I was talking to Marc Donner, a Morgan Stanley techy (since moved on
to google and who knows where) about why I liked roff. At the time
I had built webroff which took roff -ms input and made websites.
Marc pointed out that the reason I liked roff was, for the most part,
it didn't say how to do something (that was buried in the macros),
it said what you wanted to do.
Ken, if you have more Joe stories I'd love to hear them, I feel like
I missed out on a cool person.
(*) I know that nroff was "new run off" and it came from somewhere,
MIT? Some old system, but it wasn't invented in Unix.
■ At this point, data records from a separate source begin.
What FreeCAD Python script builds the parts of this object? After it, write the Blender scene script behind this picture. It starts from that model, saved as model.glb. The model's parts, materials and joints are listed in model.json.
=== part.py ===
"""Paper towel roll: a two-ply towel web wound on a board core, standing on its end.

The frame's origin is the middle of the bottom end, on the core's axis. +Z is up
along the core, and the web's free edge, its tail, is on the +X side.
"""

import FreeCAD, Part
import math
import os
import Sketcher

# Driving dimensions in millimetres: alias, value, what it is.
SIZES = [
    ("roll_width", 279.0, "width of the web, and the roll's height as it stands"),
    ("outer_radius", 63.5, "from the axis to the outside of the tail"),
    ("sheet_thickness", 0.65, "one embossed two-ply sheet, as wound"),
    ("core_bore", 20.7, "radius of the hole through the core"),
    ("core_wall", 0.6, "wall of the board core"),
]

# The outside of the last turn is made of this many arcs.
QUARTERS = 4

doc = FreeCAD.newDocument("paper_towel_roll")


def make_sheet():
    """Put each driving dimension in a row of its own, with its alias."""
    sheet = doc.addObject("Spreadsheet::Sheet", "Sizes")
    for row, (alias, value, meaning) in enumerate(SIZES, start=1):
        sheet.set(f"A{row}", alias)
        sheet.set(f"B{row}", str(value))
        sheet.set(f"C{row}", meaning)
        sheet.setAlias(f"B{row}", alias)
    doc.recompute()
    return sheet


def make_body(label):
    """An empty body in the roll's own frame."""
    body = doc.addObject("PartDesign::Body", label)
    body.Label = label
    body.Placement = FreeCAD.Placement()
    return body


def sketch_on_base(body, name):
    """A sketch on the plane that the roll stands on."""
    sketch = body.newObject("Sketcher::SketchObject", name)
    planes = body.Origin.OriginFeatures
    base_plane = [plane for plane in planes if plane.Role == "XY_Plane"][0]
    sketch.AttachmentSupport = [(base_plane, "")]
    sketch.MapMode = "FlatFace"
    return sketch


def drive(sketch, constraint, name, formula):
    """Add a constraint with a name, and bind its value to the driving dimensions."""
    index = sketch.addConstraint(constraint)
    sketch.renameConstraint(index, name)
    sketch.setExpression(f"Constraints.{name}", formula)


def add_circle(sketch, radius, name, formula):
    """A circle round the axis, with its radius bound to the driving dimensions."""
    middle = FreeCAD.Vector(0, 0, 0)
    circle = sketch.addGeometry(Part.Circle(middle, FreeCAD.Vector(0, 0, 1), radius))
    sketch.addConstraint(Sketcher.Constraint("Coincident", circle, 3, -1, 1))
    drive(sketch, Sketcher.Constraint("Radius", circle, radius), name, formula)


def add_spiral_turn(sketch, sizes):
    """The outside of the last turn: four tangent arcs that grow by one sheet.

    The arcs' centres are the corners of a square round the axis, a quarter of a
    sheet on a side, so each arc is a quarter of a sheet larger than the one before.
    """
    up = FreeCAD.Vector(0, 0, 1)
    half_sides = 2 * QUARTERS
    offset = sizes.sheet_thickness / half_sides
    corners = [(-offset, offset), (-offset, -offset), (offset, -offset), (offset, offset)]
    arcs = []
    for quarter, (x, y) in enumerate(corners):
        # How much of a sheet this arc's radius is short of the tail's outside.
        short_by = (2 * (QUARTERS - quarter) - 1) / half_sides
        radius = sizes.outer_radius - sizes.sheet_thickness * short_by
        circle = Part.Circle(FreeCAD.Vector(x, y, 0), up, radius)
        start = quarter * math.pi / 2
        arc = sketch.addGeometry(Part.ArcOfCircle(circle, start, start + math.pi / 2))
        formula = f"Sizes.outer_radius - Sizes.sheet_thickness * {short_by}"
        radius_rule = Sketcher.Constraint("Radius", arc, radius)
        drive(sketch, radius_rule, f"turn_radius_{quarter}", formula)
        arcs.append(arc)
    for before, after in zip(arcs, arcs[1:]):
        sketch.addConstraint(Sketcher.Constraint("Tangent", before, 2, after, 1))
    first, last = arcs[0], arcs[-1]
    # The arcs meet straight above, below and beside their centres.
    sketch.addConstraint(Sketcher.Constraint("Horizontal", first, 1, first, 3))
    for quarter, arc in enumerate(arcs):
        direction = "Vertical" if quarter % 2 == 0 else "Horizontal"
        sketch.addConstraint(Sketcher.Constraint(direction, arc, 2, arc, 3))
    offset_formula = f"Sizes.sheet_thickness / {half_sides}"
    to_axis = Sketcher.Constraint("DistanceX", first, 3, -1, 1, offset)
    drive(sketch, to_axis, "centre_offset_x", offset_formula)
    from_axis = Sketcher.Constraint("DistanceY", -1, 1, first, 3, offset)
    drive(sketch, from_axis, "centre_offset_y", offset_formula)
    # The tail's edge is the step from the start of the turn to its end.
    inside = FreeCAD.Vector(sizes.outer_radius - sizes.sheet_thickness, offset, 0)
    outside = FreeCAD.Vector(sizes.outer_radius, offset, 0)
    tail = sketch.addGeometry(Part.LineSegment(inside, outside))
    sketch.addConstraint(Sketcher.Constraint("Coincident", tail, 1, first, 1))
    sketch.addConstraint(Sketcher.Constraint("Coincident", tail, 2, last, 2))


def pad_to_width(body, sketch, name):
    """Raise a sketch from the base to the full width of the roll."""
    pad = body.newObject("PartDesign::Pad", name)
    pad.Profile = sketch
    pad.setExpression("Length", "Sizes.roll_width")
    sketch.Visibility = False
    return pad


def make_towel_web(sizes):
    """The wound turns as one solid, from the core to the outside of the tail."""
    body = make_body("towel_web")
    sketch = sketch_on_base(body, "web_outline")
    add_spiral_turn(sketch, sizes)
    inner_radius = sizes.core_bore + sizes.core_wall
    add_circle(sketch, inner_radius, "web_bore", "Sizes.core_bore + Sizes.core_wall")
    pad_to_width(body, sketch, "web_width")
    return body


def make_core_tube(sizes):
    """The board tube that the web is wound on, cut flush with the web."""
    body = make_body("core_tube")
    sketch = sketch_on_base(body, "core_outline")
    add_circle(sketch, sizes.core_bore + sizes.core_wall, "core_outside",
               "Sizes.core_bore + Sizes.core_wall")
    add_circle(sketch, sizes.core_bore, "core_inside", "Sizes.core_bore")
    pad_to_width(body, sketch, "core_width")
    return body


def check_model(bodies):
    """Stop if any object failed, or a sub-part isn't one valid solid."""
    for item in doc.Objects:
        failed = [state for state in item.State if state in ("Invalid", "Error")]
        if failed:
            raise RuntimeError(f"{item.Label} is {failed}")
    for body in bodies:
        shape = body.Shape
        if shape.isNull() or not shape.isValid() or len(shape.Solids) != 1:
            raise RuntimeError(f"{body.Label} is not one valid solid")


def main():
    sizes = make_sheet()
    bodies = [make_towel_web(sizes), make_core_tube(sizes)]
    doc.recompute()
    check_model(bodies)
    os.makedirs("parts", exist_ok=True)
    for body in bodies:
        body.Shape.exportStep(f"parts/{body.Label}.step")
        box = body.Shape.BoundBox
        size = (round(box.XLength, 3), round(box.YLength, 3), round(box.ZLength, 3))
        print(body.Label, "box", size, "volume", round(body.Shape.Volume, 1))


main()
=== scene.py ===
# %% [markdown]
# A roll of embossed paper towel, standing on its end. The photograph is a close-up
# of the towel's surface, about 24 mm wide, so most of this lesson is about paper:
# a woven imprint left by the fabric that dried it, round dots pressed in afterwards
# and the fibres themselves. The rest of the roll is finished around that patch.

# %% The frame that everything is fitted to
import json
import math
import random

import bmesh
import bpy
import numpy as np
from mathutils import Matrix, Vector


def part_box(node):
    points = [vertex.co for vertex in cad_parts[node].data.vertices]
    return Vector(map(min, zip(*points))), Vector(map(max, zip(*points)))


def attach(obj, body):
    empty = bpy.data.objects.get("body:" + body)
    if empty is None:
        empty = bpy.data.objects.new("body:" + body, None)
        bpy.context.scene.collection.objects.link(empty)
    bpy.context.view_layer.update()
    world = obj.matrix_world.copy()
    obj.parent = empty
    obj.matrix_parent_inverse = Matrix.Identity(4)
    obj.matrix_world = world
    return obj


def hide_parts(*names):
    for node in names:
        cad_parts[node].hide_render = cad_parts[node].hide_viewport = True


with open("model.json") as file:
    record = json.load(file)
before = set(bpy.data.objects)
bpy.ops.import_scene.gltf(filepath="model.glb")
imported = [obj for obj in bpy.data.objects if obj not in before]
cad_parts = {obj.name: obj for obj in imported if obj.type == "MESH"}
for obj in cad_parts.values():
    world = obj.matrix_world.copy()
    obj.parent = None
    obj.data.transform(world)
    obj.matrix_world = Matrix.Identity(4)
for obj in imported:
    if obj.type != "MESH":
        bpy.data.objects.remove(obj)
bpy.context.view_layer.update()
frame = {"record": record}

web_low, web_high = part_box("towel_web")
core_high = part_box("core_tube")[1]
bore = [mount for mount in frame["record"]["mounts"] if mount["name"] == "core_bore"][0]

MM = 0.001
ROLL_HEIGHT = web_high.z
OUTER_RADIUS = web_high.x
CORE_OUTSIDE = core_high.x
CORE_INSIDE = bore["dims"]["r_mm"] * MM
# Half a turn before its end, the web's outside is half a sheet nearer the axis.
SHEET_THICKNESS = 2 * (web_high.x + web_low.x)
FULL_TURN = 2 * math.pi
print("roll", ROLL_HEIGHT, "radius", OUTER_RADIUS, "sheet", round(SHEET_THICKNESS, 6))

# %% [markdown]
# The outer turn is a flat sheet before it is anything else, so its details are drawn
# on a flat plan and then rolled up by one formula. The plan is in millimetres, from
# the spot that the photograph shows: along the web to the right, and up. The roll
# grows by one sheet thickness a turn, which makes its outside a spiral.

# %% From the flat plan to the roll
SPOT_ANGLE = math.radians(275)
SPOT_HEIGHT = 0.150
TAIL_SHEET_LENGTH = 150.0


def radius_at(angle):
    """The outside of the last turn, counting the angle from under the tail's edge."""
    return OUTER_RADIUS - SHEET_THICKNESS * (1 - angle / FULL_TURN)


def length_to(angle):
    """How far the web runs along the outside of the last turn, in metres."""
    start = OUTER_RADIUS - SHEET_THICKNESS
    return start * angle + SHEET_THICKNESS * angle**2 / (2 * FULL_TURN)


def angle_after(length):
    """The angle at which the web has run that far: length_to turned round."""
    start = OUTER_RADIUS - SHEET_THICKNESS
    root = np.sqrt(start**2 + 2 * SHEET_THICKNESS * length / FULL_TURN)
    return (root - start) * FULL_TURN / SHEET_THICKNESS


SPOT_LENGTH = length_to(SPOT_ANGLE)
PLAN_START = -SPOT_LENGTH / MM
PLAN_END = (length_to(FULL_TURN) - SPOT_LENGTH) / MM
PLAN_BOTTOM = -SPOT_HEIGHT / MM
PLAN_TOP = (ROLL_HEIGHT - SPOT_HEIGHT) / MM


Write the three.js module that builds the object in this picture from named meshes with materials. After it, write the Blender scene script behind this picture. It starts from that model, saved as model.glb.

That said,
I've never seen docs for the previous system and I kinda think Joe
took it to the next level. If you haven't studied the docs and
written macros, you should. It's a pretty neat system.
On Tue, Nov 27, 2018 at 03:08:36PM -0800, Ken Thompson via TUHS wrote:
> joe was much more than that. he knew how
> to play the system. example:
> out of whole cloth, he invented a form to
> order a teletype and opx (bell labs extension)
> installed in the home. he then filled out the
> form for each of the unix-room dennisons.
> there was a phone call from a confused
> clerk, and then we all got teletypes and
> data sets at home. as an aside, the opx
> came with free watts (long distance which
> was very expensive in those days.)
> On Tue, Nov 27, 2018 at 1:47 PM, Dave Horsfall <dave(a)horsfall.org>
> > We lost J.F. Ossanna on this day in
1977; he had a hand in developing
> > and was responsible for "roff"
and its descendants. Remember him,
you see "jfo" in Unix documentation.